Case 4 Flipping Coins Instructions

Due to larger than anticipated class sizes, time constraints, and limited 1982 pennies, students worked in groups of three to collect data for one set of pennies (pre-1982, 1982, or post-1982).  In a class of 30, four groups collected data for pre-1982 pennies, two groups collected data for 1982 pennies, and four groups collected data for post-1982 pennies.  After each group collected their data, the data was shared with the class and compared.

### Results

Pre-1982 Pennies

1982 Pennies

Post-1982 Pennies

Students found that pre-1982 pennies were the most dense and post-1982 pennies were the least dense.  Based on their results, they determined that the composition of the penny changed in 1982.
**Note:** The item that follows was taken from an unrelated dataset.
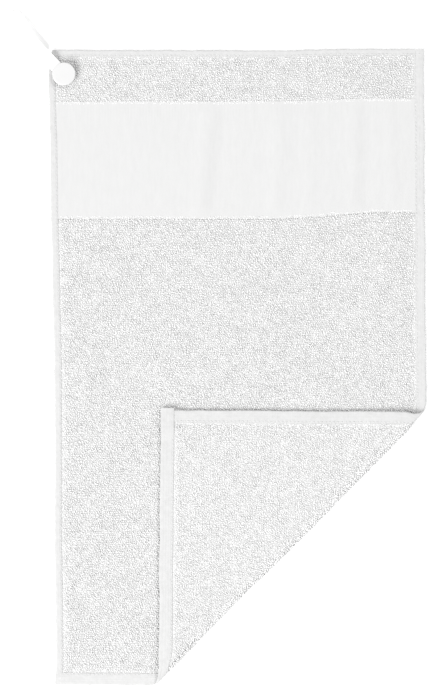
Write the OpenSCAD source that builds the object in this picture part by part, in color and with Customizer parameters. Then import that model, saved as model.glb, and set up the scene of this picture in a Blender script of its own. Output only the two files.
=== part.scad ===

Students interpreted the slope as the “weight” per penny and the y-intercept as the “weight” of the bucket.

For homework, the students completed the Case 4 Flipping Coins Evidence Record.

Case 4 Flipping Coins Evidence Record

### Follow-up Questions

Today, I sent the students some follow-up questions using the TI-Nspire Navigator Quick Polls to assess their understanding.

I showed the students the graph below and asked “Which object weighs more?”.

The results from one class period:

Almost every student correctly identified the correct answer.  All other periods had similar results.

Then I told the students, “The equation to model Object 1 is y = 0.5x + 0.5.  The equation to model Object 2 is y = 0.7x + 0.5”.  I asked, “What is the weight of the bucket?”.

The results from one class period:

Every student correctly input the correct answer.  All other periods had similar results.

Finally, to truly test their understanding of the meaning of the slope and y-intercept, I told the students, “You weighed 5 objects and found the weight to be 10 N.  The bucket weighed 0.5 N.”  I asked them to “Write an equation to model the weight of x objects.”.

The results from four class periods:

The first two classes needed some reteaching regarding slope.  The last two classes did better, but there is still room for improvement.  My last class period did not participate in the follow-up questions due to class orientation meetings during their class period.